#### ITEMS
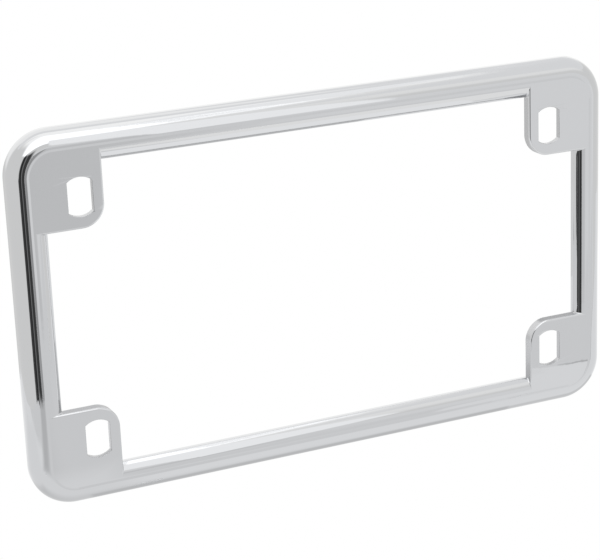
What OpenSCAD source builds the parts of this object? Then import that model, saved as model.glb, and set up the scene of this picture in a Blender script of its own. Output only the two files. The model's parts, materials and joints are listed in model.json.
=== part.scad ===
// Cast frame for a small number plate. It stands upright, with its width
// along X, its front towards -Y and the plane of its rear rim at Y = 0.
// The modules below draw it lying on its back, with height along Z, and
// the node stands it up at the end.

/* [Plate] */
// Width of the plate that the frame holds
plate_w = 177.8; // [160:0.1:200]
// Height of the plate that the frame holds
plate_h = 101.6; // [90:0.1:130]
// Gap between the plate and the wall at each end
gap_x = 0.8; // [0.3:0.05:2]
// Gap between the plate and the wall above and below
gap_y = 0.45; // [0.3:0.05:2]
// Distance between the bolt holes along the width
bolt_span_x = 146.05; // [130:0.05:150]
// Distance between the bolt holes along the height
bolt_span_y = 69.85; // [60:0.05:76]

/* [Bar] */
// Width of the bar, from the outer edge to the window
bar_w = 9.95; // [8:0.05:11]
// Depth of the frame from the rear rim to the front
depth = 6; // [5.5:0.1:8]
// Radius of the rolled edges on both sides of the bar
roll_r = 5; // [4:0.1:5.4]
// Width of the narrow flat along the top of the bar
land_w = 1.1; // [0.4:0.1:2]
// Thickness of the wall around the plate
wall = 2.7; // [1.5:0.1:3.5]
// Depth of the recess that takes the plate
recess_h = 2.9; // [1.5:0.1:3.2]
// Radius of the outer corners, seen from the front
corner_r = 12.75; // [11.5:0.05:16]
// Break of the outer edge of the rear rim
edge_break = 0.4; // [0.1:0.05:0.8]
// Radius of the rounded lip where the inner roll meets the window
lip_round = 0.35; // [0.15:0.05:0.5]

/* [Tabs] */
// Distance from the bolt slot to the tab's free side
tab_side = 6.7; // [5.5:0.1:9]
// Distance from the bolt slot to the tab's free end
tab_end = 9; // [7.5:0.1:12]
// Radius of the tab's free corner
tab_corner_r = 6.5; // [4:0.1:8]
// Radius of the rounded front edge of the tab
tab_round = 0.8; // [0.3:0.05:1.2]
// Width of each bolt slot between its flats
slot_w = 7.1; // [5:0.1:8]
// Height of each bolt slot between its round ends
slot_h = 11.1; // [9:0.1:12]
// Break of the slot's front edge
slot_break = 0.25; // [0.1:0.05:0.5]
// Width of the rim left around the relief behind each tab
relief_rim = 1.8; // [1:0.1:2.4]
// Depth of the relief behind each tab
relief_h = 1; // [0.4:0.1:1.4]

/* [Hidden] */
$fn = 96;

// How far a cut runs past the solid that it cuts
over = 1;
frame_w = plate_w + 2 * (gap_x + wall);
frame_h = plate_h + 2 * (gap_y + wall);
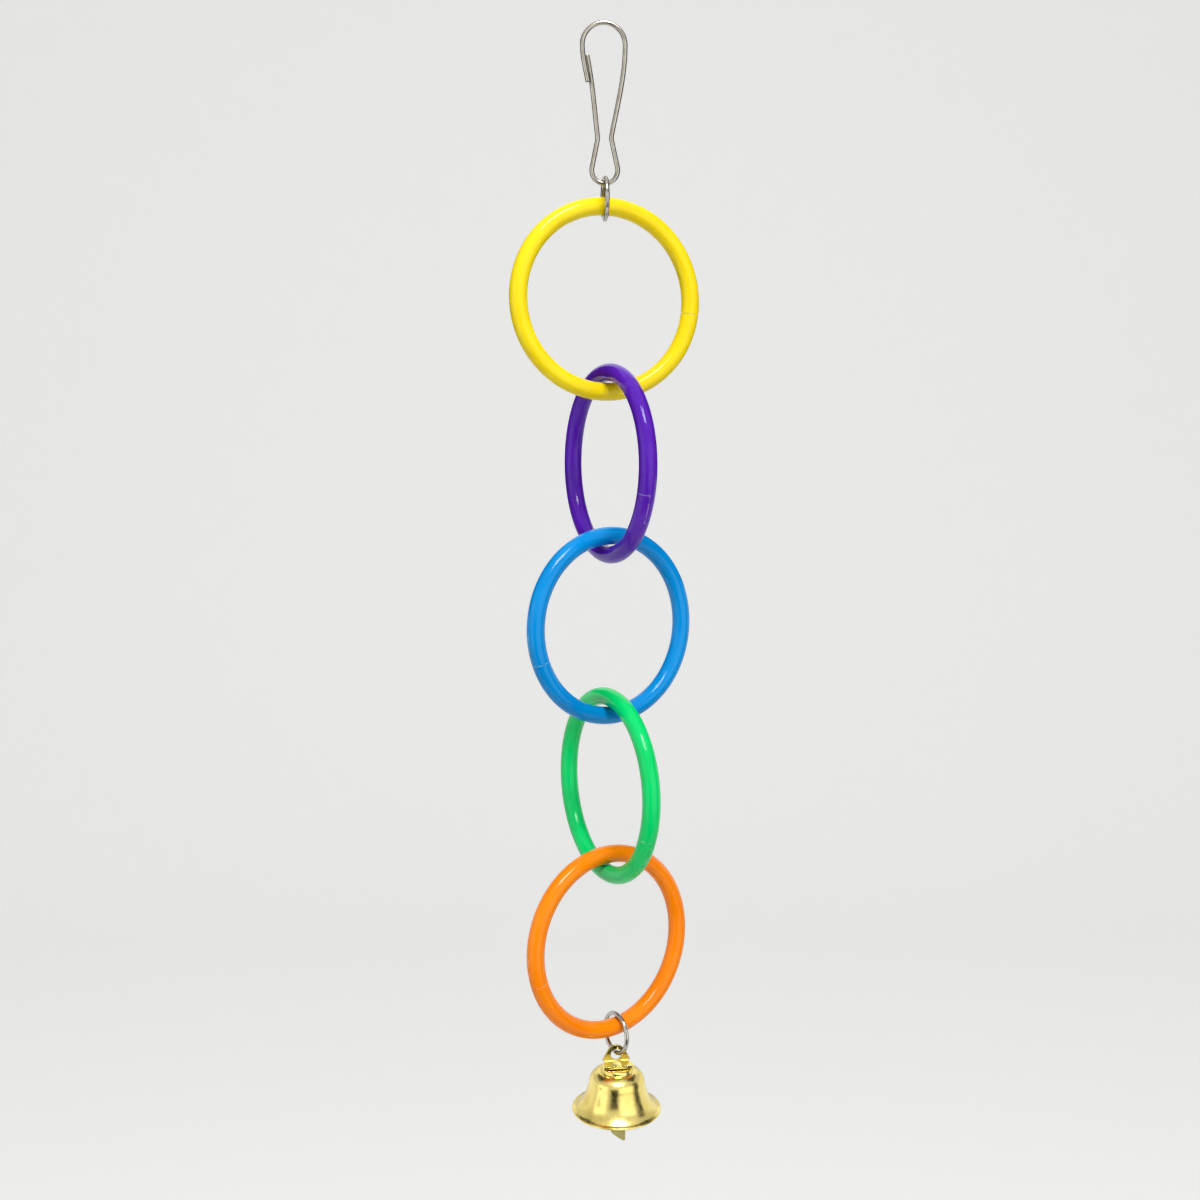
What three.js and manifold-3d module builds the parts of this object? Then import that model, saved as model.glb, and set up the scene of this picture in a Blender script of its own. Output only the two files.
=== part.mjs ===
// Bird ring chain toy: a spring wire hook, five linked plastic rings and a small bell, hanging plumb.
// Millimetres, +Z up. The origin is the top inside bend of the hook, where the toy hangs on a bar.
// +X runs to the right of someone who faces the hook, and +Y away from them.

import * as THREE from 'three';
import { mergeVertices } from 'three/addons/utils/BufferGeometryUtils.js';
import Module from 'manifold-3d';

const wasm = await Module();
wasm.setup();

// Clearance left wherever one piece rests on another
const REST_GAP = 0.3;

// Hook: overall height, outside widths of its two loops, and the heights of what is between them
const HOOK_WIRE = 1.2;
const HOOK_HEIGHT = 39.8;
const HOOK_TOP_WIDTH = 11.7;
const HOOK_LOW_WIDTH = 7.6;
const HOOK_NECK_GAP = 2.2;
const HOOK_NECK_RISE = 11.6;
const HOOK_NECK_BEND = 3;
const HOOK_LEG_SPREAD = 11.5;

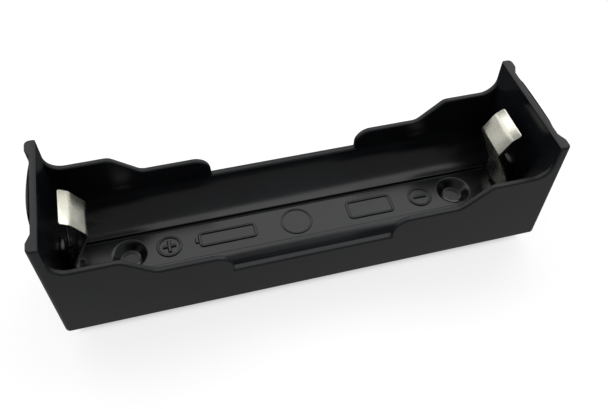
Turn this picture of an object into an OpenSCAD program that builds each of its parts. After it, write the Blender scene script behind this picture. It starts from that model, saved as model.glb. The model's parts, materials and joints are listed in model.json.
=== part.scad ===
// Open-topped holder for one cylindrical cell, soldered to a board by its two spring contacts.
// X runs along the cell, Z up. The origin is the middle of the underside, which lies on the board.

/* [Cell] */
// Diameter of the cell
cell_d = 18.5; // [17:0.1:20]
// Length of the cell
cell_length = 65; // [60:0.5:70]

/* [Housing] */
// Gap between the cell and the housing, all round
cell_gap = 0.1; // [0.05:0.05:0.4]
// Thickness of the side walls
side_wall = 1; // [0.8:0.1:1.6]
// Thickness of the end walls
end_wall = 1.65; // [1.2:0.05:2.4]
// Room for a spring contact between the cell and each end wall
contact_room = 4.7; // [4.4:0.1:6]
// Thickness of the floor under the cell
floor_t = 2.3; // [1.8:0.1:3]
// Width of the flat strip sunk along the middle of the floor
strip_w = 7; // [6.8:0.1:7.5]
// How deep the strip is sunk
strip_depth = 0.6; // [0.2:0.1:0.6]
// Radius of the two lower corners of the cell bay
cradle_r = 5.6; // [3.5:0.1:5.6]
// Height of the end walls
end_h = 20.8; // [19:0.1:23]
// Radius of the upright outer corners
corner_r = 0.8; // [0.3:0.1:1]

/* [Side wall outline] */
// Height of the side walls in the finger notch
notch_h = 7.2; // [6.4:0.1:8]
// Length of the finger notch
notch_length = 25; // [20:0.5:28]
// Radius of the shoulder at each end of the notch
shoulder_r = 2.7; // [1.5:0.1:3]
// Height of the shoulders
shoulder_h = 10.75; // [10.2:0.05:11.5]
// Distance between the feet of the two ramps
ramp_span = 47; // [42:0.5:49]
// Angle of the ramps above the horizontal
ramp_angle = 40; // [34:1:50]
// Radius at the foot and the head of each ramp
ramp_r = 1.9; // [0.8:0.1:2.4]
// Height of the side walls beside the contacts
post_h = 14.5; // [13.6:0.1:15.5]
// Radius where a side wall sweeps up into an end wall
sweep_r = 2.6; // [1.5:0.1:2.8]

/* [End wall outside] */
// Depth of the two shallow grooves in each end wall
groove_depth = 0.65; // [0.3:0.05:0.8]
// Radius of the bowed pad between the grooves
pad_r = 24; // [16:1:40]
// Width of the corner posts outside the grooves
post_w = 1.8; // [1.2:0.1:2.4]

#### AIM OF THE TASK
Print again each line of the listing above, exactly as it appears.

#### EXERCISE OUTPUT
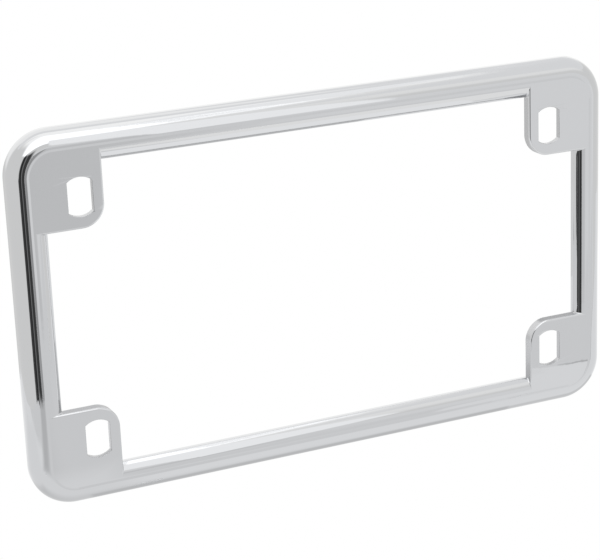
What OpenSCAD source builds the parts of this object? Then import that model, saved as model.glb, and set up the scene of this picture in a Blender script of its own. Output only the two files. The model's parts, materials and joints are listed in model.json.
=== part.scad ===
// Cast frame for a small number plate. It stands upright, with its width
// along X, its front towards -Y and the plane of its rear rim at Y = 0.
// The modules below draw it lying on its back, with height along Z, and
// the node stands it up at the end.

/* [Plate] */
// Width of the plate that the frame holds
plate_w = 177.8; // [160:0.1:200]
// Height of the plate that the frame holds
plate_h = 101.6; // [90:0.1:130]
// Gap between the plate and the wall at each end
gap_x = 0.8; // [0.3:0.05:2]
// Gap between the plate and the wall above and below
gap_y = 0.45; // [0.3:0.05:2]
// Distance between the bolt holes along the width
bolt_span_x = 146.05; // [130:0.05:150]
// Distance between the bolt holes along the height
bolt_span_y = 69.85; // [60:0.05:76]

/* [Bar] */
// Width of the bar, from the outer edge to the window
bar_w = 9.95; // [8:0.05:11]
// Depth of the frame from the rear rim to the front
depth = 6; // [5.5:0.1:8]
// Radius of the rolled edges on both sides of the bar
roll_r = 5; // [4:0.1:5.4]
// Width of the narrow flat along the top of the bar
land_w = 1.1; // [0.4:0.1:2]
// Thickness of the wall around the plate
wall = 2.7; // [1.5:0.1:3.5]
// Depth of the recess that takes the plate
recess_h = 2.9; // [1.5:0.1:3.2]
// Radius of the outer corners, seen from the front
corner_r = 12.75; // [11.5:0.05:16]
// Break of the outer edge of the rear rim
edge_break = 0.4; // [0.1:0.05:0.8]
// Radius of the rounded lip where the inner roll meets the window
lip_round = 0.35; // [0.15:0.05:0.5]

/* [Tabs] */
// Distance from the bolt slot to the tab's free side
tab_side = 6.7; // [5.5:0.1:9]
// Distance from the bolt slot to the tab's free end
tab_end = 9; // [7.5:0.1:12]
// Radius of the tab's free corner
tab_corner_r = 6.5; // [4:0.1:8]
// Radius of the rounded front edge of the tab
tab_round = 0.8; // [0.3:0.05:1.2]
// Width of each bolt slot between its flats
slot_w = 7.1; // [5:0.1:8]
// Height of each bolt slot between its round ends
slot_h = 11.1; // [9:0.1:12]
// Break of the slot's front edge
slot_break = 0.25; // [0.1:0.05:0.5]
// Width of the rim left around the relief behind each tab
relief_rim = 1.8; // [1:0.1:2.4]
// Depth of the relief behind each tab
relief_h = 1; // [0.4:0.1:1.4]

/* [Hidden] */
$fn = 96;

// How far a cut runs past the solid that it cuts
over = 1;
frame_w = plate_w + 2 * (gap_x + wall);
frame_h = plate_h + 2 * (gap_y + wall);
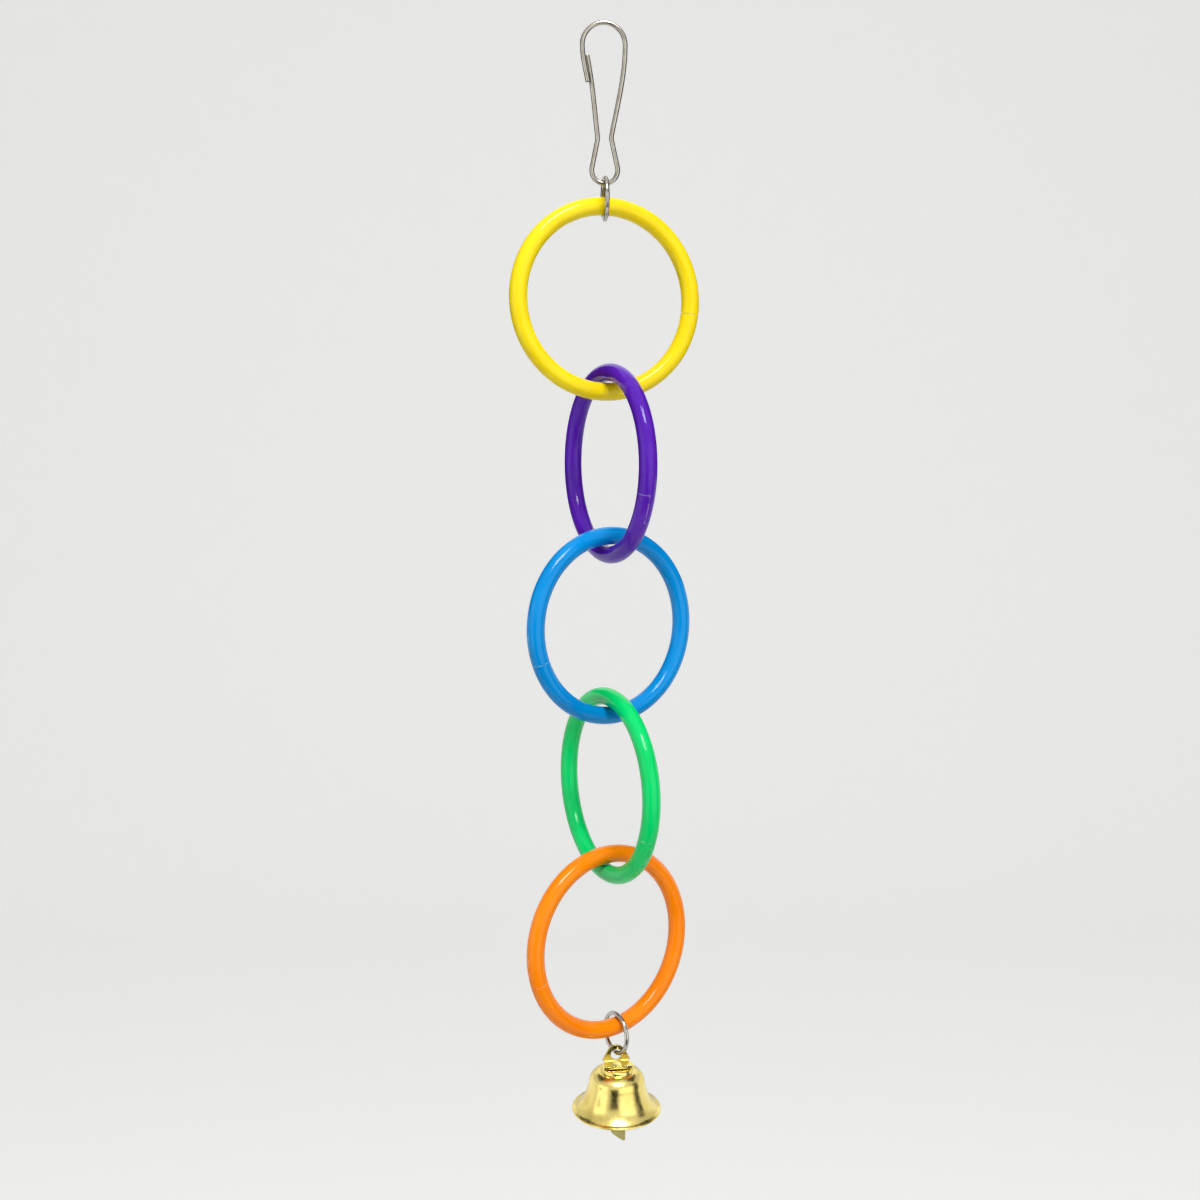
What three.js and manifold-3d module builds the parts of this object? Then import that model, saved as model.glb, and set up the scene of this picture in a Blender script of its own. Output only the two files.
=== part.mjs ===
// Bird ring chain toy: a spring wire hook, five linked plastic rings and a small bell, hanging plumb.
// Millimetres, +Z up. The origin is the top inside bend of the hook, where the toy hangs on a bar.
// +X runs to the right of someone who faces the hook, and +Y away from them.

import * as THREE from 'three';
import { mergeVertices } from 'three/addons/utils/BufferGeometryUtils.js';
import Module from 'manifold-3d';

const wasm = await Module();
wasm.setup();

// Clearance left wherever one piece rests on another
const REST_GAP = 0.3;

// Hook: overall height, outside widths of its two loops, and the heights of what is between them
const HOOK_WIRE = 1.2;
const HOOK_HEIGHT = 39.8;
const HOOK_TOP_WIDTH = 11.7;
const HOOK_LOW_WIDTH = 7.6;
const HOOK_NECK_GAP = 2.2;
const HOOK_NECK_RISE = 11.6;
const HOOK_NECK_BEND = 3;
const HOOK_LEG_SPREAD = 11.5;

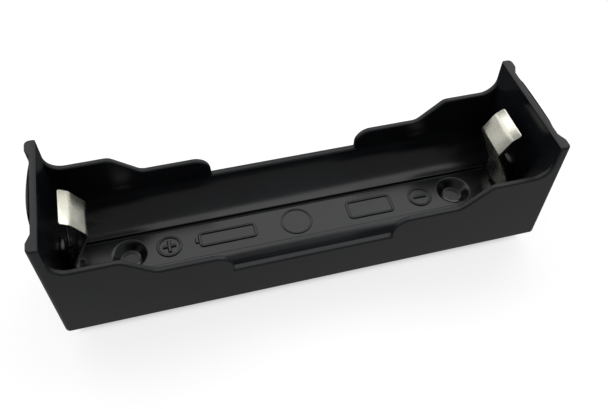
Turn this picture of an object into an OpenSCAD program that builds each of its parts. After it, write the Blender scene script behind this picture. It starts from that model, saved as model.glb. The model's parts, materials and joints are listed in model.json.
=== part.scad ===
// Open-topped holder for one cylindrical cell, soldered to a board by its two spring contacts.
// X runs along the cell, Z up. The origin is the middle of the underside, which lies on the board.

/* [Cell] */
// Diameter of the cell
cell_d = 18.5; // [17:0.1:20]
// Length of the cell
cell_length = 65; // [60:0.5:70]

/* [Housing] */
// Gap between the cell and the housing, all round
cell_gap = 0.1; // [0.05:0.05:0.4]
// Thickness of the side walls
side_wall = 1; // [0.8:0.1:1.6]
// Thickness of the end walls
end_wall = 1.65; // [1.2:0.05:2.4]
// Room for a spring contact between the cell and each end wall
contact_room = 4.7; // [4.4:0.1:6]
// Thickness of the floor under the cell
floor_t = 2.3; // [1.8:0.1:3]
// Width of the flat strip sunk along the middle of the floor
strip_w = 7; // [6.8:0.1:7.5]
// How deep the strip is sunk
strip_depth = 0.6; // [0.2:0.1:0.6]
// Radius of the two lower corners of the cell bay
cradle_r = 5.6; // [3.5:0.1:5.6]
// Height of the end walls
end_h = 20.8; // [19:0.1:23]
// Radius of the upright outer corners
corner_r = 0.8; // [0.3:0.1:1]

/* [Side wall outline] */
// Height of the side walls in the finger notch
notch_h = 7.2; // [6.4:0.1:8]
// Length of the finger notch
notch_length = 25; // [20:0.5:28]
// Radius of the shoulder at each end of the notch
shoulder_r = 2.7; // [1.5:0.1:3]
// Height of the shoulders
shoulder_h = 10.75; // [10.2:0.05:11.5]
// Distance between the feet of the two ramps
ramp_span = 47; // [42:0.5:49]
// Angle of the ramps above the horizontal
ramp_angle = 40; // [34:1:50]
// Radius at the foot and the head of each ramp
ramp_r = 1.9; // [0.8:0.1:2.4]
// Height of the side walls beside the contacts
post_h = 14.5; // [13.6:0.1:15.5]
// Radius where a side wall sweeps up into an end wall
sweep_r = 2.6; // [1.5:0.1:2.8]

/* [End wall outside] */
// Depth of the two shallow grooves in each end wall
groove_depth = 0.65; // [0.3:0.05:0.8]
// Radius of the bowed pad between the grooves
pad_r = 24; // [16:1:40]
// Width of the corner posts outside the grooves
post_w = 1.8; // [1.2:0.1:2.4]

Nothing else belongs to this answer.